Kai is now proposing a series of seminars to keep the momentum and debate going, and has written me a very gracious email.

So, this is as exciting and dramatic an ethnic political community as I've ever been a part of. It's laudable that the NZCA had the vision to even bring people who disagreed with each other together into the same space so that we could disagree face to face. For some people, it's the first time they've met other young Chinese people with an interest in political and community engagement and activism. And you know what? There are more of us than you might think. It would be lazy and cliched to say 'the Chinese community has finally come of age', but tonight, I'm taking Meng Foon's advice about slacking off to heart.

So where were the hot Chinese guys at? My favourite relative in the world (we made a deal I'd say that, but it's still true) step-cousin-in-law Derek Cheng, notes that he was in Hamilton, and also, later, speaking to The Enemy Who Must Not Be Named. Manying Ip's son was marking Law School test papers. Wait a minute, no he wasn't - that slacker was blogging! Chris Cheung and his other hot friend just wanted to talk about identity. Word of advice: 'let's talk about identity issues babe' no longer works as a pick-up line. Chinese guys really do just want to talk about identity. For god's sake. The rest were either gay or journalists. And still wanted to talk about identity. I think I got more attention from the Old Guys. I suppose that's not all bad.

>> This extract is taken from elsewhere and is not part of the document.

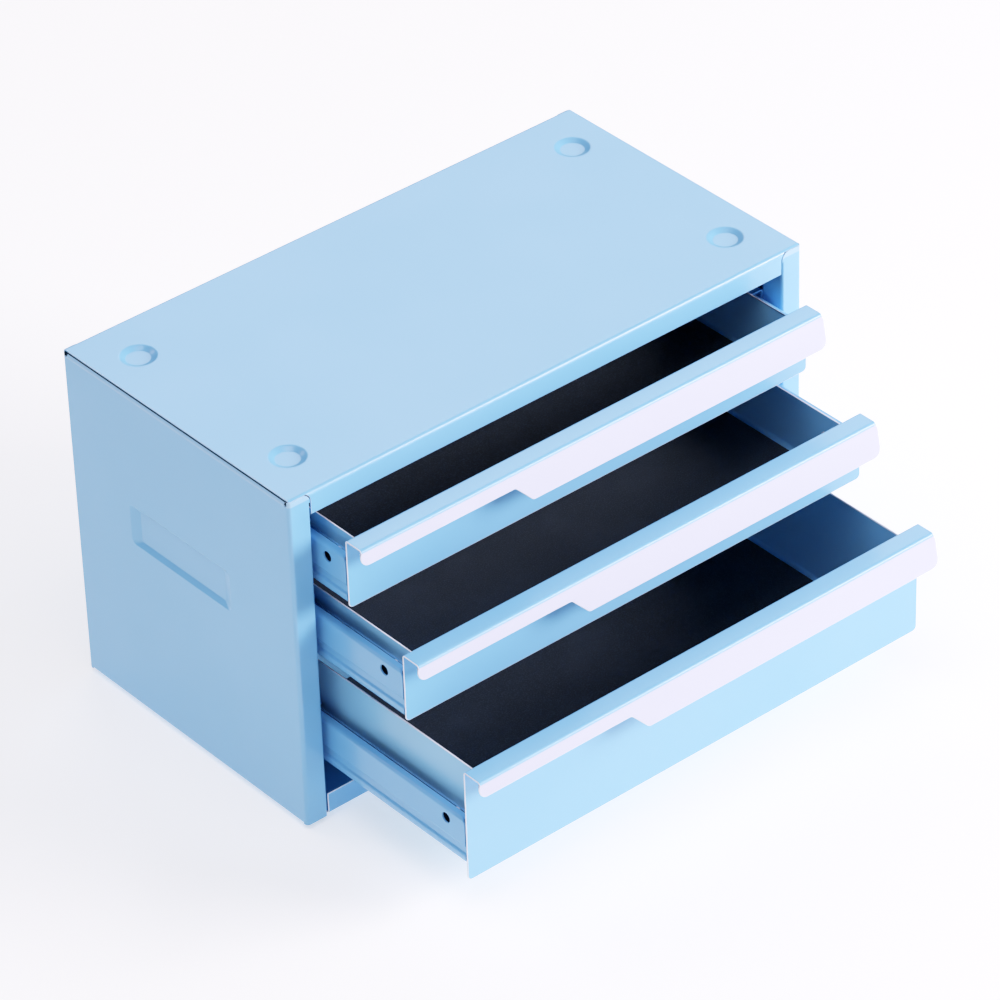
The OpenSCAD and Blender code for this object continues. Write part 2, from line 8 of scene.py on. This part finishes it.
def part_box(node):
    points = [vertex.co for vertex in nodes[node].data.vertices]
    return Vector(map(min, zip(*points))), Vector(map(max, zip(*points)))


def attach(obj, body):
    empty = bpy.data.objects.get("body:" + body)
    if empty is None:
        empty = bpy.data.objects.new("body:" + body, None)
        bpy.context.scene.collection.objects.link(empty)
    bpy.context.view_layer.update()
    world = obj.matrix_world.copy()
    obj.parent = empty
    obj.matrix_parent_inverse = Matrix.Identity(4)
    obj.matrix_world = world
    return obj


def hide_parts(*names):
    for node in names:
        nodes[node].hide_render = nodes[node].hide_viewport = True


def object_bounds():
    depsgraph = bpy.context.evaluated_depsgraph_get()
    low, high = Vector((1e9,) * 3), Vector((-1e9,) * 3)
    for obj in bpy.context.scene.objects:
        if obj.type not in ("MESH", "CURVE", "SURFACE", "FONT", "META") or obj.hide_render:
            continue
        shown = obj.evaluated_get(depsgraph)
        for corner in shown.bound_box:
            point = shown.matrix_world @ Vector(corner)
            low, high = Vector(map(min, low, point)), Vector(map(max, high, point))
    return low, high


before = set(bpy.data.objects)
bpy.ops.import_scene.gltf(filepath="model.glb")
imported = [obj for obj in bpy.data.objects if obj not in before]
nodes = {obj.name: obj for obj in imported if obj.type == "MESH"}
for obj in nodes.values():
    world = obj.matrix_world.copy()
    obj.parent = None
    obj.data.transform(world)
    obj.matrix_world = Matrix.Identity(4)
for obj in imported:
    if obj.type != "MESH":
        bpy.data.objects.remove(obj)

Edit: this just in from Tony Chuah

Oh god I hate being misquoted, and what's worse, cut short to look like some kind of old school conservative bigot. That's the last thing I'd want to be identified with (completely). Maybe in terms of geneology I can make some (half) claim to belonging to the old crew. [...] I wasn't speaking for all of "us". It was just me that was "pissed off" because you mainly right. I hope that clears some things up for you.



No wonder I didn't get it. Frankly, I'm still confused, but will get back to Tony on that one.